*Problem description*.
Read the data and repeat it in full, exactly.
++++ Data provided
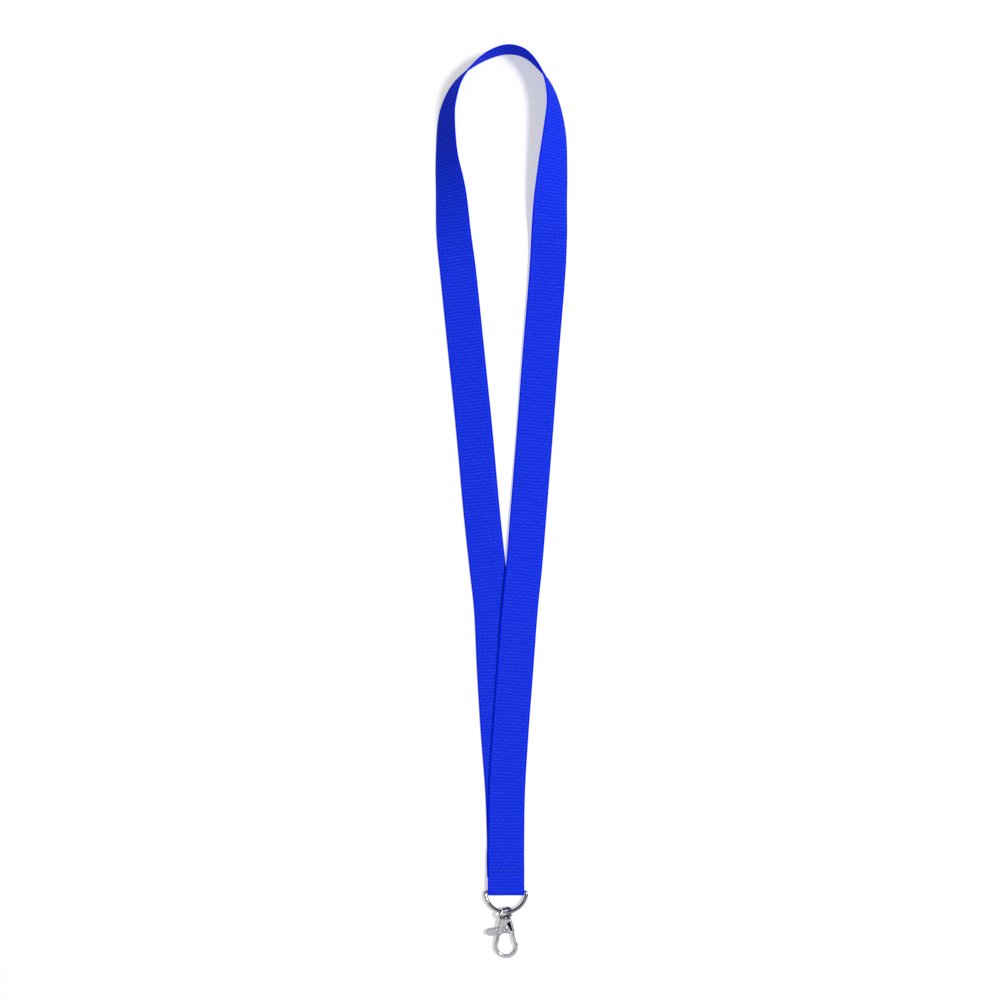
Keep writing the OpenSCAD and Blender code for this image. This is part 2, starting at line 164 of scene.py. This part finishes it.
def webbing_line():
    """Middle, direction across and direction out of the face, at close steps along the webbing."""
    rows = np.array(route_mm, float) * (0.001, 0.001, 1, 1)
    padded_rows = np.vstack([rows[:1], rows, rows[-1:], rows[-1:]])
    found = []
    for i in range(len(rows) - 1):
        a, b, c, d = padded_rows[i:i + 4]
        for t in np.arange(0, 1, 1 / line_steps):
            found.append(0.5 * (2 * b + (c - a) * t + (2 * a - 5 * b + 4 * c - d) * t ** 2
                                + (3 * b - a - 3 * c + d) * t ** 3))
    found = np.array(found + [rows[-1]])
    tilt = np.radians(np.maximum(found[:, 2], 0))
    layers = np.maximum(found[:, 3], 0) + tail_layer(found[:, 1])
    heading = np.gradient(found[:, :2], axis=0)
    heading /= np.linalg.norm(heading, axis=1)[:, None]
    inward = np.stack([heading[:, 1], -heading[:, 0]], axis=1)
    middle = np.column_stack([found[:, 0], found[:, 1] + bar_y,
                              layers * layer_pitch + web_w / 2 * np.sin(tilt) + web_t / 2 * np.cos(tilt)])
    across = np.column_stack([inward * np.cos(tilt)[:, None], np.sin(tilt)])
    out = np.column_stack([-inward * np.sin(tilt)[:, None], np.cos(tilt)])
    turn = np.radians(np.arange(90, 271, fold_step))
    fold_middle = np.column_stack([np.full(len(turn), clasp_x), bar_y + fold_r * np.cos(turn),
                                   bar_z + fold_r * np.sin(turn)])
    fold_out = np.column_stack([np.zeros(len(turn)), np.cos(turn), np.sin(turn)])
    tail_middle = [[clasp_x, bar_y + tail_l, bar_z - fold_r]]
    middle = np.vstack([middle, fold_middle, tail_middle])
    across = np.vstack([across, np.tile([-1.0, 0, 0], (len(turn) + 1, 1))])
    out = np.vstack([out, fold_out, [[0, 0, -1]]])
    return middle, across, out


rib_pitch, rib_steps, rib_depth, rib_spread = 0.00183, 4, 0.00010, 0.25
yarn_pitch, yarn_depth = 0.0028, 0.00003
slip, slip_turns, slip_shift = 0.00012, 420, 0.31
selvedge_start, selvedge_blend, selvedge_ribs = 0.0088, 0.0004, 0.75
seam_y, stitch_l, stitches, zigzag_w = 0.0123, 0.0015, 10, 0.001
pinch_r, pinch_depth = 0.0009, 0.00016
cut_l, cut_share = 0.0012, 0.62
middle, across, out = webbing_line()
length = np.concatenate([[0], np.cumsum(np.linalg.norm(np.diff(middle, axis=0), axis=1))])
web_l = length[-1]
rings = int(web_l / rib_pitch) * rib_steps + 1
along = np.linspace(0, web_l, rings)
middle, across, out = (np.column_stack([np.interp(along, length, v[:, k]) for k in range(3)])
                       for v in (middle, across, out))
across /= np.linalg.norm(across, axis=1)[:, None]
out /= np.linalg.norm(out, axis=1)[:, None]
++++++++
*Reply*.
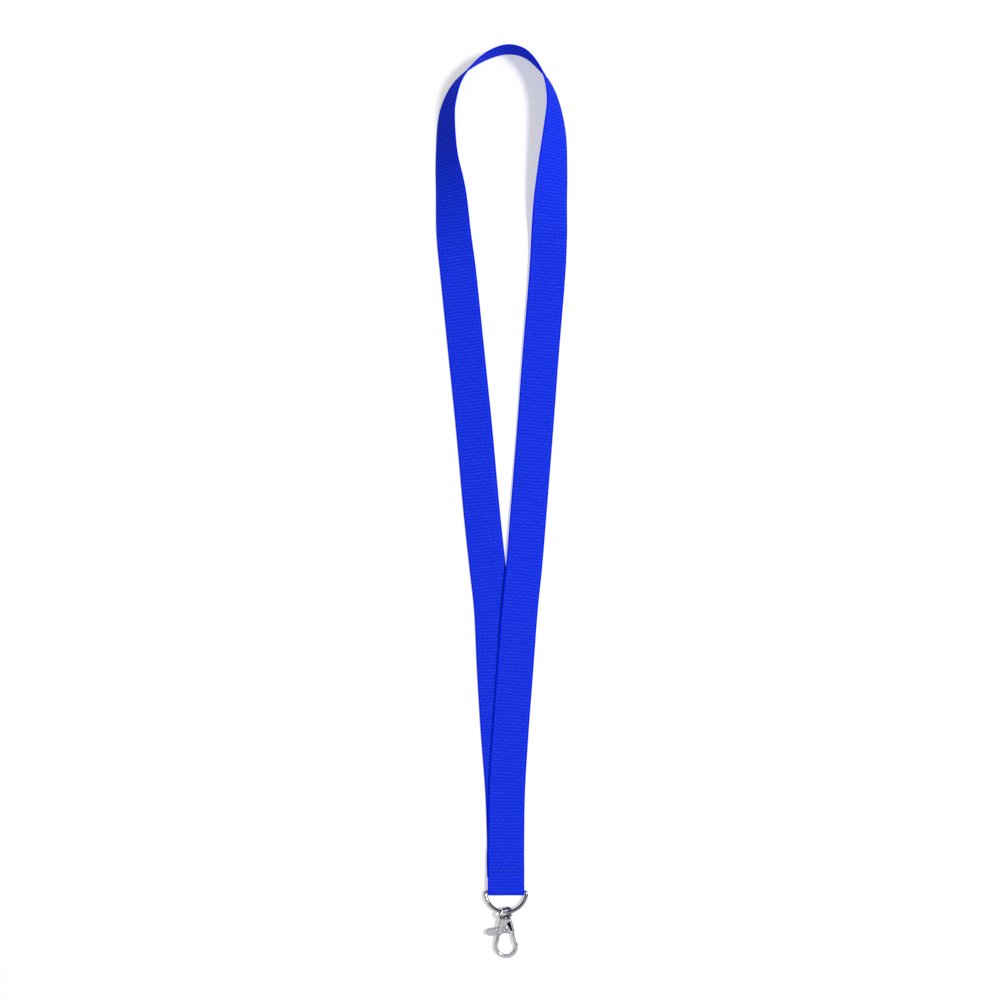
Keep writing the OpenSCAD and Blender code for this image. This is part 2, starting at line 164 of scene.py. This part finishes it.
def webbing_line():
    """Middle, direction across and direction out of the face, at close steps along the webbing."""
    rows = np.array(route_mm, float) * (0.001, 0.001, 1, 1)
    padded_rows = np.vstack([rows[:1], rows, rows[-1:], rows[-1:]])
    found = []
    for i in range(len(rows) - 1):
        a, b, c, d = padded_rows[i:i + 4]
        for t in np.arange(0, 1, 1 / line_steps):
            found.append(0.5 * (2 * b + (c - a) * t + (2 * a - 5 * b + 4 * c - d) * t ** 2
                                + (3 * b - a - 3 * c + d) * t ** 3))
    found = np.array(found + [rows[-1]])
    tilt = np.radians(np.maximum(found[:, 2], 0))
    layers = np.maximum(found[:, 3], 0) + tail_layer(found[:, 1])
    heading = np.gradient(found[:, :2], axis=0)
    heading /= np.linalg.norm(heading, axis=1)[:, None]
    inward = np.stack([heading[:, 1], -heading[:, 0]], axis=1)
    middle = np.column_stack([found[:, 0], found[:, 1] + bar_y,
                              layers * layer_pitch + web_w / 2 * np.sin(tilt) + web_t / 2 * np.cos(tilt)])
    across = np.column_stack([inward * np.cos(tilt)[:, None], np.sin(tilt)])
    out = np.column_stack([-inward * np.sin(tilt)[:, None], np.cos(tilt)])
    turn = np.radians(np.arange(90, 271, fold_step))
    fold_middle = np.column_stack([np.full(len(turn), clasp_x), bar_y + fold_r * np.cos(turn),
                                   bar_z + fold_r * np.sin(turn)])
    fold_out = np.column_stack([np.zeros(len(turn)), np.cos(turn), np.sin(turn)])
    tail_middle = [[clasp_x, bar_y + tail_l, bar_z - fold_r]]
    middle = np.vstack([middle, fold_middle, tail_middle])
    across = np.vstack([across, np.tile([-1.0, 0, 0], (len(turn) + 1, 1))])
    out = np.vstack([out, fold_out, [[0, 0, -1]]])
    return middle, across, out


rib_pitch, rib_steps, rib_depth, rib_spread = 0.00183, 4, 0.00010, 0.25
yarn_pitch, yarn_depth = 0.0028, 0.00003
slip, slip_turns, slip_shift = 0.00012, 420, 0.31
selvedge_start, selvedge_blend, selvedge_ribs = 0.0088, 0.0004, 0.75
seam_y, stitch_l, stitches, zigzag_w = 0.0123, 0.0015, 10, 0.001
pinch_r, pinch_depth = 0.0009, 0.00016
cut_l, cut_share = 0.0012, 0.62
middle, across, out = webbing_line()
length = np.concatenate([[0], np.cumsum(np.linalg.norm(np.diff(middle, axis=0), axis=1))])
web_l = length[-1]
rings = int(web_l / rib_pitch) * rib_steps + 1
along = np.linspace(0, web_l, rings)
middle, across, out = (np.column_stack([np.interp(along, length, v[:, k]) for k in range(3)])
                       for v in (middle, across, out))
across /= np.linalg.norm(across, axis=1)[:, None]
out /= np.linalg.norm(out, axis=1)[:, None]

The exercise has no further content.